Teasing history from myth

Walk around Galway’s crowded quay and you’ll overhear a dozen different stories of the Claddagh ring’s origin. One says it was dropped into a maiden’s lap by an eagle, another suggests the ring was a clandestine mark of Irish resistance against the English.

Eight fishing boats are tied up to a concrete quay, separating the sea from the land. In the background you can see houses, lined in rows next to each other of various colors of white, blue, red, and muted yellow and orange.
Fishing boats are tied at the same port where Joyce boarded what he thought would be a ship to the West Indies.
Photograph by Chris Hill, National Geographic Creative Images

“Ireland is full of history and myth mixed together. It’s sometimes hard to [separate] one from the other,” says O’Neill.

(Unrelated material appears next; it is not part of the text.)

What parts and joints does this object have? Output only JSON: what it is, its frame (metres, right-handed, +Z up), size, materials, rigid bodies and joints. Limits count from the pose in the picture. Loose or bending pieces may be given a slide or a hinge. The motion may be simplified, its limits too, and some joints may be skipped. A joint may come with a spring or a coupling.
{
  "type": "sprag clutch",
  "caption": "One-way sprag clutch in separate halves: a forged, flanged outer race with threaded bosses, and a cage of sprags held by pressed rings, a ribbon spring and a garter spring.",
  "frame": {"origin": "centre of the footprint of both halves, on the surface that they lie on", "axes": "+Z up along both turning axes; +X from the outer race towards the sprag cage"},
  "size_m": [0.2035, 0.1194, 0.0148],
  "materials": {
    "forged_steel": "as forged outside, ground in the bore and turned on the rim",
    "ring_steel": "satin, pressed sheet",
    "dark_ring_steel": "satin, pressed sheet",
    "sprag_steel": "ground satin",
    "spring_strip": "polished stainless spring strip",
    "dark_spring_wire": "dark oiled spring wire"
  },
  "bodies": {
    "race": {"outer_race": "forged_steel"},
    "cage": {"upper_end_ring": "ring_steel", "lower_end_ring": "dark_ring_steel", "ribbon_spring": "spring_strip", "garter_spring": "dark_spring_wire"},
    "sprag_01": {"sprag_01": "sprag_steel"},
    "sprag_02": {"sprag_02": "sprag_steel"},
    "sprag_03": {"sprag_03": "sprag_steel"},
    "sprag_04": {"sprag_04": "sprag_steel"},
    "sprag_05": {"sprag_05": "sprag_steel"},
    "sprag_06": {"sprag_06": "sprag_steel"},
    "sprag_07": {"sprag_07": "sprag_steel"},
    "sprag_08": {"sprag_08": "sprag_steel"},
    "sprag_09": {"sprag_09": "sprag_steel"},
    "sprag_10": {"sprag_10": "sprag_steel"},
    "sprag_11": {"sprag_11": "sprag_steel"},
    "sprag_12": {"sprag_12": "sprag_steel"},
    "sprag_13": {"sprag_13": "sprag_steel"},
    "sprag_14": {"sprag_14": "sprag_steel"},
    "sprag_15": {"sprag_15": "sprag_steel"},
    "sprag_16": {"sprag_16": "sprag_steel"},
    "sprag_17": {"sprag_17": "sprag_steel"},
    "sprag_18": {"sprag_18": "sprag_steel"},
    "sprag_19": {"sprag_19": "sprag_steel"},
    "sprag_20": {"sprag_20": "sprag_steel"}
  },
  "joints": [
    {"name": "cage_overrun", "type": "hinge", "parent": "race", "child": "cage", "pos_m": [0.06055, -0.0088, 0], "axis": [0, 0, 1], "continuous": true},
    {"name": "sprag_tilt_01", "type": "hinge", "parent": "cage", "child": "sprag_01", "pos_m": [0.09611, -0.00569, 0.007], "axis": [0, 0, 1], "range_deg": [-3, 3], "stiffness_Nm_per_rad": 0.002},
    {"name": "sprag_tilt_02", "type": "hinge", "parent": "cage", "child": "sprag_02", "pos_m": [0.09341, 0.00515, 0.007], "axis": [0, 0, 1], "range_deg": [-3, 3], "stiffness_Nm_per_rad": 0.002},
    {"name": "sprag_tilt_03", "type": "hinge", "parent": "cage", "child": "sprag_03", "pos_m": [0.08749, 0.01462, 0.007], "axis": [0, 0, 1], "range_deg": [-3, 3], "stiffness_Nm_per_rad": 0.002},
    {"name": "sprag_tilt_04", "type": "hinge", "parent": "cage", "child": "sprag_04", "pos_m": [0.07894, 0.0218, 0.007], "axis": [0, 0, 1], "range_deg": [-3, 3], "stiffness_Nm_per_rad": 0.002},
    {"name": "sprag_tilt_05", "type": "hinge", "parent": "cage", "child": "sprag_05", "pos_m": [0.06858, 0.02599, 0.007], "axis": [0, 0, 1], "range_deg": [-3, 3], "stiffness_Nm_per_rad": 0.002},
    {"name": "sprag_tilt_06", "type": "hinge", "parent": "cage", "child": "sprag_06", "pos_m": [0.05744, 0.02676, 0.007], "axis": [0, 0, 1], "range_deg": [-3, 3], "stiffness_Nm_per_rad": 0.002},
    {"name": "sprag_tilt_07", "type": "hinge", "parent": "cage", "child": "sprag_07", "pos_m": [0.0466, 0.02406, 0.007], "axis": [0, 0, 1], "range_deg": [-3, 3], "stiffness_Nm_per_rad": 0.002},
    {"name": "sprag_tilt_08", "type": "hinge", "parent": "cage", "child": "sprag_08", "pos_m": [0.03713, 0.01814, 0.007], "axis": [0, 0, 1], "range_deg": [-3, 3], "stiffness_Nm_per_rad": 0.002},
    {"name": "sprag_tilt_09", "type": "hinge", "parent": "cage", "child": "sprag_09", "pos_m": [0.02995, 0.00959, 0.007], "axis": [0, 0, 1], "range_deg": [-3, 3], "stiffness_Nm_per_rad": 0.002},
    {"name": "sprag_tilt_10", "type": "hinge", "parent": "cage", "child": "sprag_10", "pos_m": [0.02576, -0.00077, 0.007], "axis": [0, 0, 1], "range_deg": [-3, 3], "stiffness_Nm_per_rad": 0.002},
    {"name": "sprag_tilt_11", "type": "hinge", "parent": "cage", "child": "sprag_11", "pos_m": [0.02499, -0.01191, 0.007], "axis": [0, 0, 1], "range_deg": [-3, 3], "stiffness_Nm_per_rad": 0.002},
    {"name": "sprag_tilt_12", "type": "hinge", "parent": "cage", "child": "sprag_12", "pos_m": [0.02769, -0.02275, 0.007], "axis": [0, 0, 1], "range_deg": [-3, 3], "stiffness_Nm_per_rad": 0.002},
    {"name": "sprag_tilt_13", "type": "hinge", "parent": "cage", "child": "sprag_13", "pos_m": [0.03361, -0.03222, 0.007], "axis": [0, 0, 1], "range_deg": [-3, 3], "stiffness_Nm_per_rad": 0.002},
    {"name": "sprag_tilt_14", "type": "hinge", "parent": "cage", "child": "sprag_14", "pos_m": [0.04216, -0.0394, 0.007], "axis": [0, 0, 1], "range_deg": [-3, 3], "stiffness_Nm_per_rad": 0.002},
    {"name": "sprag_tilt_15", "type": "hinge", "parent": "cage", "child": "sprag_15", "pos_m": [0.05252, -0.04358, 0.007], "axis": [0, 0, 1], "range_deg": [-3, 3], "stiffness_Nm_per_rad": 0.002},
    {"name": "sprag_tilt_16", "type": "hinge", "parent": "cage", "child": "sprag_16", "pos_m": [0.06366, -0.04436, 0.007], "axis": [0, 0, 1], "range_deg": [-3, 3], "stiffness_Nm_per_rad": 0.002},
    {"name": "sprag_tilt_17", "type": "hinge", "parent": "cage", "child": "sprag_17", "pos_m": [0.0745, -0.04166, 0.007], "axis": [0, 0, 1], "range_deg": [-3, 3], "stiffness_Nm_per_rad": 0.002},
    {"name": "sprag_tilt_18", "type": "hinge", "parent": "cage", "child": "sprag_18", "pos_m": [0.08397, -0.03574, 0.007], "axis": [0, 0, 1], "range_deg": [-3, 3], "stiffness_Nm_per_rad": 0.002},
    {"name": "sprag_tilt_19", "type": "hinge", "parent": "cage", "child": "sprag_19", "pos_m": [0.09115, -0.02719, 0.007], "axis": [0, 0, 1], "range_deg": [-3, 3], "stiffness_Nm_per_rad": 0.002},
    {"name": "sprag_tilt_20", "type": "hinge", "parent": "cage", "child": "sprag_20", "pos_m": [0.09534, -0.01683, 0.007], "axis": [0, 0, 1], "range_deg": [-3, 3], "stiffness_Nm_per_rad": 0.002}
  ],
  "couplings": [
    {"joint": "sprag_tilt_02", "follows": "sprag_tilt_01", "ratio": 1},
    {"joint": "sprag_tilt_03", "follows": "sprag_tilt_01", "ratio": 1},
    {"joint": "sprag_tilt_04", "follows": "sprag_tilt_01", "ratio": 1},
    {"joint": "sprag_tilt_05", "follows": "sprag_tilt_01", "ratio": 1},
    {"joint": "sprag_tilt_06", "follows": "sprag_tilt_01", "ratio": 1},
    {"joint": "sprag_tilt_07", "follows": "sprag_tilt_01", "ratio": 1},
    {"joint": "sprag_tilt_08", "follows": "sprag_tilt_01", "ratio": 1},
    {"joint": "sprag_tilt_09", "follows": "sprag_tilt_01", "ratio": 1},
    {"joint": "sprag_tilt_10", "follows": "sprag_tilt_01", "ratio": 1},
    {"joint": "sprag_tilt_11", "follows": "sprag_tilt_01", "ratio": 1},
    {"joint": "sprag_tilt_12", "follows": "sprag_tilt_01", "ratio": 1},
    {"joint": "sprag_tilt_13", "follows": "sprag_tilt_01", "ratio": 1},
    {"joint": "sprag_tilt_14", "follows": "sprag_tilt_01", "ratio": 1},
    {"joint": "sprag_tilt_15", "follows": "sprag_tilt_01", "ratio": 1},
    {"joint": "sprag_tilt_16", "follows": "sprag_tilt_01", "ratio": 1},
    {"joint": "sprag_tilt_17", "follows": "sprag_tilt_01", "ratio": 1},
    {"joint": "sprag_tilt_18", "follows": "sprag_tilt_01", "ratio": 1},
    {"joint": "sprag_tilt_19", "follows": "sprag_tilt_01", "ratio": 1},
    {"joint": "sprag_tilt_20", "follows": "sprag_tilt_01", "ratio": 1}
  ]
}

Official records are scant and there is no concrete proof of Joyce’s odyssey, but O’Neill says Hardiman’s history of Galway, published in 1820, provides the closest contemporaneous record of events. “It’s possible that someone recounted this story to Hardiman who knew Joyce personally,” says O’Neill.

Once belonging to a private collector, the oldest known Claddagh ring was sold to Galway City Museum in 2021, where it now sits overlooking the Claddagh waterfront. Dated circa 1700, the central heart motif is wonky and lacks the definition of a perfect heart, but Joyce’s stamp is still visible inside the band. Joyce’s mark, combined with Hardiman’s account, points to him as the creator of the Claddagh design, says O'Neill.

“When you see somebody with a Claddagh ring abroad, it always inspires a conversation. Jewelry is at its best when it has a power, and these certainly do. They have given us an identity,” says Phyllis MacNamara, owner of Cobwebs jewelry shop in Galway.